Théo Trouillon, Christopher R. Dance, Éric Gaussier, Johannes Welbl, Sebastian Riedel, Guillaume Bouchard.
Year: 2017, Volume: 18, Issue: 130, Pages: 1−38
In statistical relational learning, knowledge graph completion deals with automatically understanding the structure of large knowledge graphs---labeled directed graphs---and predicting missing relationships---labeled edges. State-of-the-art embedding models propose different trade-offs between modeling expressiveness, and time and space complexity. We reconcile both expressiveness and complexity through the use of complex-valued embeddings and explore the link between such complex-valued embeddings and unitary diagonalization. We corroborate our approach theoretically and show that all real square matrices---thus all possible relation/adjacency matrices---are the real part of some unitarily diagonalizable matrix.

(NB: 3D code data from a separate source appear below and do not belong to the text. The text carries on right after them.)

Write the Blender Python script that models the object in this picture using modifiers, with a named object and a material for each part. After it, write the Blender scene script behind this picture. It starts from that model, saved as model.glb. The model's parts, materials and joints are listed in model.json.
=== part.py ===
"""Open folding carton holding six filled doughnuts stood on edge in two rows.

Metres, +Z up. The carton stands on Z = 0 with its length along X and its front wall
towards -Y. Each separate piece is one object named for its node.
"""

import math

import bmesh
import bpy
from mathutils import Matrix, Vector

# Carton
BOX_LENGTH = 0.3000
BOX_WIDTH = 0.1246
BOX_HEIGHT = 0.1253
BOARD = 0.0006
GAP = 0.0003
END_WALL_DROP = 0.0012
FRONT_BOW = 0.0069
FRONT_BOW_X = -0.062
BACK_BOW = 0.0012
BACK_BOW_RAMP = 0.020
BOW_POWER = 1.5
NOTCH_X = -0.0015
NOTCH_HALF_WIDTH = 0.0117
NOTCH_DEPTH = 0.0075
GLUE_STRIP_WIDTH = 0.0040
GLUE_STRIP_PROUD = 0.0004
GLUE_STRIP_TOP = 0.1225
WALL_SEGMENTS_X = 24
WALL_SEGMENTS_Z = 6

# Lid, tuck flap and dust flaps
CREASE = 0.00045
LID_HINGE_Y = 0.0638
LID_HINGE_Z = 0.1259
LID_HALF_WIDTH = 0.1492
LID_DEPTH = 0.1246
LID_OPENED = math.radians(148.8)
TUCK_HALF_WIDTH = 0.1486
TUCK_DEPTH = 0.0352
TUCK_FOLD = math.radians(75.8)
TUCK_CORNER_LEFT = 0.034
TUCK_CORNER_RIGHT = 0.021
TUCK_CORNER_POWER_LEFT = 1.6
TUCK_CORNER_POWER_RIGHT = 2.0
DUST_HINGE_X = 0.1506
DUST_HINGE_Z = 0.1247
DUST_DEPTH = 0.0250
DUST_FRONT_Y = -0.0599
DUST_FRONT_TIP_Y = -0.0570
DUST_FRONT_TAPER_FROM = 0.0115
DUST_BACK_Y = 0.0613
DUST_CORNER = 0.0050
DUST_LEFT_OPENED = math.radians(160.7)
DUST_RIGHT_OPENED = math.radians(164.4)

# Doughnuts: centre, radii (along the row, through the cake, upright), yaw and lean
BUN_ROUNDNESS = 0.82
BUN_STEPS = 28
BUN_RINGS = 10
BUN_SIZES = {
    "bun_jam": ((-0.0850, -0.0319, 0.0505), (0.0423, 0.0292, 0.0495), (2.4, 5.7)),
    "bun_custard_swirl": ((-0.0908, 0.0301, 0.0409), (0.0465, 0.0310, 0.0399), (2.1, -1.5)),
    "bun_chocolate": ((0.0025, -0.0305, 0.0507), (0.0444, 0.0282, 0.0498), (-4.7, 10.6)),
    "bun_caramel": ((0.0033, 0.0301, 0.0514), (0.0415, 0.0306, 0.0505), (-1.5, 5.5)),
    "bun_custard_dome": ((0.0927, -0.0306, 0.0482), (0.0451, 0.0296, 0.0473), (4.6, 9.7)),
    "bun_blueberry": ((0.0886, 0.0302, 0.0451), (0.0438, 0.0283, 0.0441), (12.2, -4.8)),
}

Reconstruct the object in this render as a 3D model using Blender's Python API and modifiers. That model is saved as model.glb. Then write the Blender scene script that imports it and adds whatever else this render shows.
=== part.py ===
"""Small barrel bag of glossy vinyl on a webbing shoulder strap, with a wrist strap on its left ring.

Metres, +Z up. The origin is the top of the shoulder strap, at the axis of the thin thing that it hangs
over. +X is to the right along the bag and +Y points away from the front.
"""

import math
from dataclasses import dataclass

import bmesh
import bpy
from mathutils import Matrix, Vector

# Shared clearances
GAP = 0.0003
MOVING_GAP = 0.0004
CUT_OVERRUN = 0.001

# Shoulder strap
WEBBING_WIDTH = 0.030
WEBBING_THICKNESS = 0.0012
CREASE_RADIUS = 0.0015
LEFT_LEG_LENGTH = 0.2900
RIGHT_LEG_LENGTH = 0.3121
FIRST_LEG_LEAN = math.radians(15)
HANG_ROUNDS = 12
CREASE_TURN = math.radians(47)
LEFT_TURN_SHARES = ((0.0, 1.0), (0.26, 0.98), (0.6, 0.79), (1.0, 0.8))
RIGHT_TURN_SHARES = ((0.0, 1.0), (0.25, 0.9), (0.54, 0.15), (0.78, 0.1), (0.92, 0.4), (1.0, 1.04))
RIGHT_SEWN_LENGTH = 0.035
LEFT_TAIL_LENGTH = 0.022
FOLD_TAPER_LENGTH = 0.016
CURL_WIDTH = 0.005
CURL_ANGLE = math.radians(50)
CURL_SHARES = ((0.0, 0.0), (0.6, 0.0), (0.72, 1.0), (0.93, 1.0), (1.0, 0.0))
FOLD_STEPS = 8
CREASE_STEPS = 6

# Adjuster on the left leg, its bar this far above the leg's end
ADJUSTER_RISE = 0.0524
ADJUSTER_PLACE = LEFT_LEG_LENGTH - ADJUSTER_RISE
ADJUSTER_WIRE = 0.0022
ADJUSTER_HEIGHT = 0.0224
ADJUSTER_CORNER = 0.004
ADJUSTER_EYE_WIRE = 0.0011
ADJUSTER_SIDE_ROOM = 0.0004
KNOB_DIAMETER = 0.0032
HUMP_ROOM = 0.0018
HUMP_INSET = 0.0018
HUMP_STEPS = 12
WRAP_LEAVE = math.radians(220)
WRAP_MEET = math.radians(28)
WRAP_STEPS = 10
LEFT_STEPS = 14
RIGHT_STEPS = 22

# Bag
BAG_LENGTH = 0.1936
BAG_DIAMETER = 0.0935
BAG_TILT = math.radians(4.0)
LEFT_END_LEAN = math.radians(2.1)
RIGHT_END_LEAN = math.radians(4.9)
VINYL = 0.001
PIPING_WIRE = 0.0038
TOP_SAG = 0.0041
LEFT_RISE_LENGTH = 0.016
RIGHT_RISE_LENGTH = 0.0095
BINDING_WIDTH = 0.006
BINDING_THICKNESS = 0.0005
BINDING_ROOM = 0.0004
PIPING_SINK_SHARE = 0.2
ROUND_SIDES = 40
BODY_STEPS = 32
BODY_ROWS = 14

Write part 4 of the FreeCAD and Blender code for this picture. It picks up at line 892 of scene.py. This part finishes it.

This results opens the door to a lot of other applications of square matrices factorization. Our approach based on complex embeddings is arguably simple, as it only involves a Hermitian dot product, the complex counterpart of the standard dot product between real vectors, whereas other methods resort to more and more complicated composition functions to increase their expressiveness. The proposed complex embeddings are scalable to large data sets as it remains linear in both space and time, while consistently outperforming alternative approaches on standard link prediction benchmarks.